Ришелье выслушал сообщение Ноде о том, как он выполнил поручение господина Ноаля и доставил во Францию синьора Кампанеллу и сопровождающего его тяжело раненного испанской пулей господина Сирано де Бержерака.
Когда же речь зашла о том, что Кампанелла и раненый юноша путь по Папской области до устья Тибра проделали в гробах, крышки с которых сняли лишь в открытом море, кардинал Ришелье нахмурился, встал из-за стола, сбросив привычно примостившегося у него на коленях кота, и стал расхаживать по кабинету так, что полы его повседневной сутаны с алой подкладкой стали развеваться.
- Весьма скверные новости привезли вы мне из Италии, господин Ноде, - сказал он, выслушав доклад. - В ваших книгах, которые мне привелось читать, все устраивалось много лучше, чем получилось у вас на деле.
- Но, ваше высокопреосвященство, - забормотал смущенный Ноде, оба беглеца благополучно прибыли во Францию и синьор Кампанелла привез с собой письмо святейшего папы Урбана Восьмого, адресованное вам лично. Синьор Кампанелла обязан вам вручить письмо сам, как повелел папа.
- Прискорбно, что я не имею на руках этого письма, - опять недовольно заметил Ришелье, - Однако цепь логических построений позволяет мне прочесть его на расстоянии.
- Ваше высокопреосвященство! Такое деяние доступно лишь вашему высокому уму.
- Какой же вы писатель, господин Ноде, если не сможете представить себе, что МОГ написать святейший папа, направляя мне письмо с освобожденным узником после его тридцатилетнего заключения?
- Увы, ваше высокопреосвященство, я должен признаться, что моего воображения недостаточно.
- Здесь требуется отнюдь не воображение, почтенный Ноде. Во всяком случае, я благодарю вас за выполнение поручения нашего посланника в Папской области господина Ноаля, который получит повышение.
- Слушаю, ваше высокопреосвященство, - поклонился Мазарини.
- А вас, господин Ноде, я тоже хочу наградить направлением в качестве советника к губернатору Новой Франции.

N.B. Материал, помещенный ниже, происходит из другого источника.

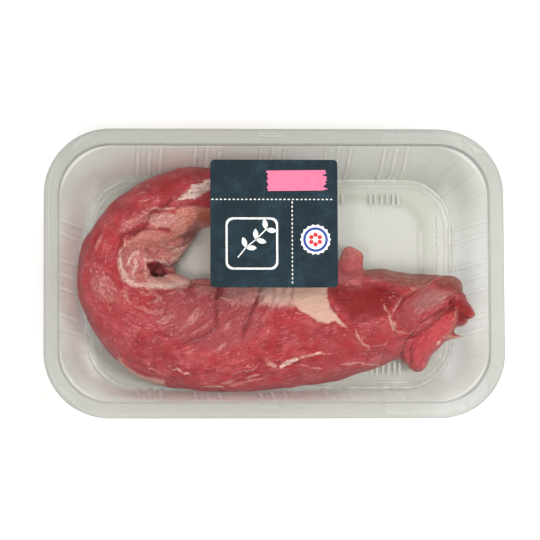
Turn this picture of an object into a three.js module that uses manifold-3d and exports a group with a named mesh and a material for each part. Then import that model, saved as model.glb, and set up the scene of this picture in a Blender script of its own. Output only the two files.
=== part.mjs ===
// Raw pork tenderloin sealed in a clear thermoformed tray.
// Millimetres, +Z up. The origin is on the surface the tray stands on, under its middle.
// +X runs along the tray and +Y across it, towards the side that the label lies nearer to.

import * as THREE from 'three';
import { mergeVertices } from 'three/addons/utils/BufferGeometryUtils.js';
import Module from 'manifold-3d';

// Driving dimensions of the tray
const TRAY_LENGTH = 228;
const TRAY_WIDTH = 144;
const TRAY_HEIGHT = 50;
const SHEET = 0.8;
const FLANGE_ENDS = 7.6;
const FLANGE_SIDES = 8.1;
const FLANGE_LIP = 1.6;
const FLANGE_DROP = 0.7;
const OUTER_CORNER = 32.7;
const RIM_CORNER = 25;
const LEDGE_CORNER = 31;
const LEDGE_DEPTH = 3.2;
const LEDGE_INSET = 0.8;
const LEDGE_RISE = 0.6;
const FOOT_CORNER = 24;
const WALL_RUN_ENDS = 13.6;
const WALL_RUN_SIDES = 11.2;
const FOOT_RADIUS = 3.2;
const FOOT_CURVE_INSET = 0.7;
const FOOT_CURVE_RISE = 0.9;
const CHANNEL_ENDS = 13;
const CHANNEL_SIDES = 5;
const PANEL_SLOPE_ENDS = 3.6;
const PANEL_SLOPE_SIDES = 6.4;
const PANEL_RISE = 2.8;
const PANEL_CORNER = 17;
const PANEL_FOOT_CORNER = 19;

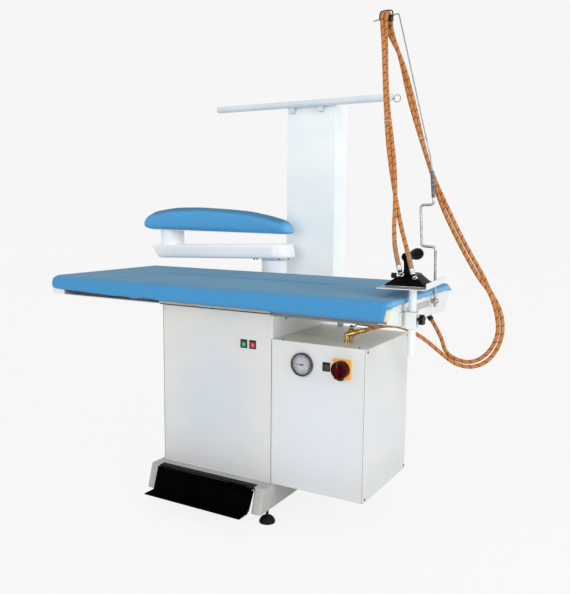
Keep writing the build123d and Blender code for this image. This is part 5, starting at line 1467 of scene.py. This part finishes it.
ARM_LEVELS = [(0.0, 0.0075), (0.035, 0.0032), (0.12, 0.0004), (0.30, 0.0), (0.72, 0.0), (0.90, 0.0005),
              (0.97, 0.0022), (1.0, 0.0055)]
arm_box = lofted("arm_box", [arm_outline(share, inset) for share, inset in ARM_LEVELS])
collar = turned("arm_collar", [(POST_RADIUS - 0.004, 0.0), (POST_RADIUS, 0.001), (POST_RADIUS, 0.020),
                               (POST_RADIUS - 0.004, 0.020)], (PIVOT.x, PIVOT.y, COLLAR_FOOT), UP, 64,
                loop=True)
post_foot = arm_under(UPPER_POST_X) + ARM_HEIGHT - 0.002
POST_HEIGHT = POST_TOP - post_foot
upper_post = turned("upper_post", [(POST_RADIUS - 0.003, 0.0), (POST_RADIUS + 0.0014, 0.0006),
                                   (POST_RADIUS + 0.0012, 0.0030), (POST_RADIUS, 0.0048),
                                   (POST_RADIUS, POST_HEIGHT), (POST_RADIUS - 0.003, POST_HEIGHT)],
                    (UPPER_POST_X, PIVOT.y, post_foot), UP, 64, loop=True)
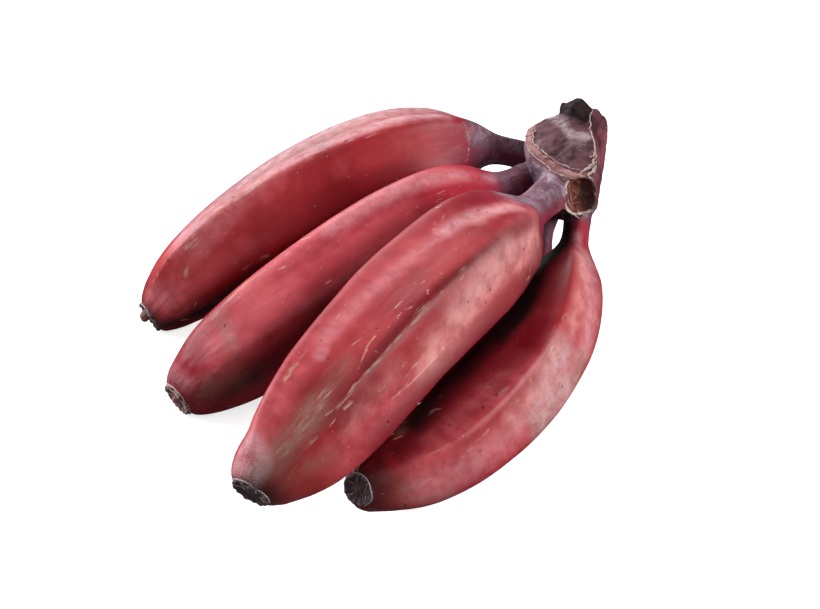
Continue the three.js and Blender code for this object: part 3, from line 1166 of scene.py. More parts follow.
    def paint(self, body: Piece, local: Array, outside: Array, stub: Array) -> None:
        """Store the black, the pale streak, the rosy side and the waxy side.

        Args:
            body: the crown's skin.
            local: (along, across, height) of each point.
            outside: how far each point lies outside the cut face.
            stub: how much it belongs to the stub.
        """
        along, across, height = local.T
        fin_edge = 0.8 * near(local, (8.5, 15.2, 57.0), 3.4, 1.4)
        fin_side = 0.6 * near(local, (8.5, 14.0, 58.0), 10.0, 3.0)
        store(body, "char", np.maximum.reduce((stub, fin_edge, fin_side)))
        corners = np.array(self.streak, dtype=float)
        nearest = np.minimum.reduce([to_segment(local[:, :2], *ends) for ends in zip(corners, corners[1:])])
        store(body, "streak", smooth(4.2, 0.5, nearest))
        rosy = smooth(0.2, 1.6, outside) * smooth(8.0, 10.5, across) * smooth(34, 42, height)
        store(body, "rosy", np.maximum(rosy, 0.8 * near(local, (-29.5, -1.0, 46.0), 5.5, 2.0)))
        beside = np.maximum(smooth(0.5, 1.5, outside), smooth(55.5, 54.0, height))
        waxy = smooth(3.0, -4.0, across) * beside * smooth(36, 46, height)
        store(body, "lilac", waxy * smooth(12, 2, along))

    def hollow_socket(self, points: Array) -> Array:
        """Sink the skin behind the torn socket.

        Args:
            points: positions of the crown's skin.
        Returns:
            The same points, pushed in where the socket is.
        """
        facing, tall, wide = self.socket_axes
        offset = points - self.axes.place(np.array(self.socket_centre))
        reach = np.hypot(offset @ tall / self.socket_half[0], offset @ wide / self.socket_half[1])
        ahead = offset @ facing
        floor = (self.socket_depth - 0.3) * smooth(0.75, 1.0, reach) - self.socket_depth
        sink = np.where((reach < 1.0) & (ahead > floor) & (ahead < 14), floor - ahead, 0.0)
        return points + sink[:, None] * facing

    def socket(self) -> Piece:
        """Model the torn socket, where one more finger once grew.

        Returns:
            The socket, one mesh.
        """
        facing, tall, wide = self.socket_axes
        centre = self.axes.place(np.array(self.socket_centre))
        return Scar("torn_socket", centre, tall, wide, self.socket_half, SOCKET_PROFILE, SOCKET_THREADS,
                    folds=7, ragged=0.9, sides=56, seed=5.0, square=3.2).build()

    def cords(self, body: Piece) -> Piece:
        """Lay the pale, cord-like edges of the bark on the crown.

        Args:
            body: the crown's skin, which they lie on.
        Returns:
            All the edges as one mesh.
        """
        parts = []
        for index, (radius, corners) in enumerate(CROWN_CORDS):
            steps, line = resample(corners, 12)
            wander = drift(4.0 * steps, 3.0, 3.0 + index)
            line += 0.22 * wander[:, None] * (1.0, 0.7, 0.3)
            places = []
            for place in self.axes.place(line):
                _, hit, normal, _ = body.closest_point_on_mesh(Vector(place * MM))
                places.append(np.array(hit + normal * (0.35 * radius * MM)) / MM)
            swell = 0.45 + 0.55 * np.sin(math.pi * np.linspace(0.05, 0.95, len(places))) ** 0.5
            parts.append(tube("cord", np.array(places), radius * swell * (1 + 0.6 * wander), 2))
        cords = join(parts, "crown_cords")
        polish(cords)
        return cords


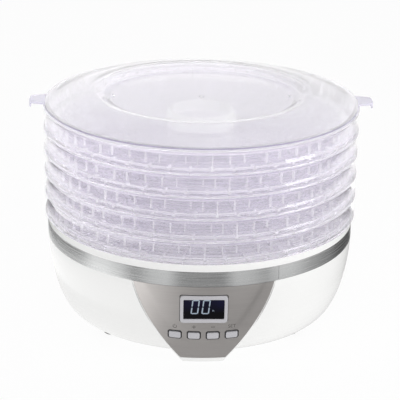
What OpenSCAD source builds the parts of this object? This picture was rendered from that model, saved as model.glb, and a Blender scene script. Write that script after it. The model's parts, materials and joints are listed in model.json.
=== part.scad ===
// Food dehydrator: a white bowl-shaped base with a steel band, a curved control panel,
// a fan and heater inside, five clear stacking trays and a clear domed lid.
// Millimetres, +Z up, origin on the ground under the middle of the base, front faces -Y.

/* [Base] */
// Radius of the base at the steel band
base_r = 155; // [150:0.5:156]
// Height of the band's lower edge above the ground
band_z = 85; // [84:0.5:86]
// Height of the steel band
band_h = 15; // [10:0.5:15]
// Thickness of the band's steel sheet
band_t = 0.6; // [0.4:0.1:0.8]
// Direction of the band's seam, to the right of the front
seam_angle = 27; // [27:1:60]
// Height of the base's rim, on which the lowest tray stands
rim_z = 108; // [107:0.5:109]
// Height of the base's underside above the ground
base_z = 7; // [6:0.5:7]
// Radius of the base's flat underside
bottom_r = 128; // [127:0.5:132]
// Wall thickness of the white mouldings
shell_t = 2.5; // [2:0.1:3]

/* [Trays] */
// Number of trays in the stack
tray_count = 5; // [5:1:5]
// Height that each tray adds to the stack
tray_pitch = 22; // [20:0.5:26]
// Outer radius of a tray at its upper and lower edges
tray_edge_r = 157.4; // [157:0.1:158]
// Outer radius of a tray at its waist
tray_waist_r = 155.1; // [154.6:0.1:156]
// Wall thickness of a tray
tray_t = 2.2; // [2:0.1:2.4]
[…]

Ноде поник головой. Ему придется пересечь океан, отправляясь на край света, именуемый Новой Францией, претерпеть в пути все ужасы морской болезни и, увы, не скоро вернуться к домашнему уюту. Словом, будучи в достаточной мере проницательным, он представил себя рядом с египетским владельцем фелюги, который получил дополнительно 500 пистолей за молчание, а он, Ноде, - горькую милость всесильного кардинала.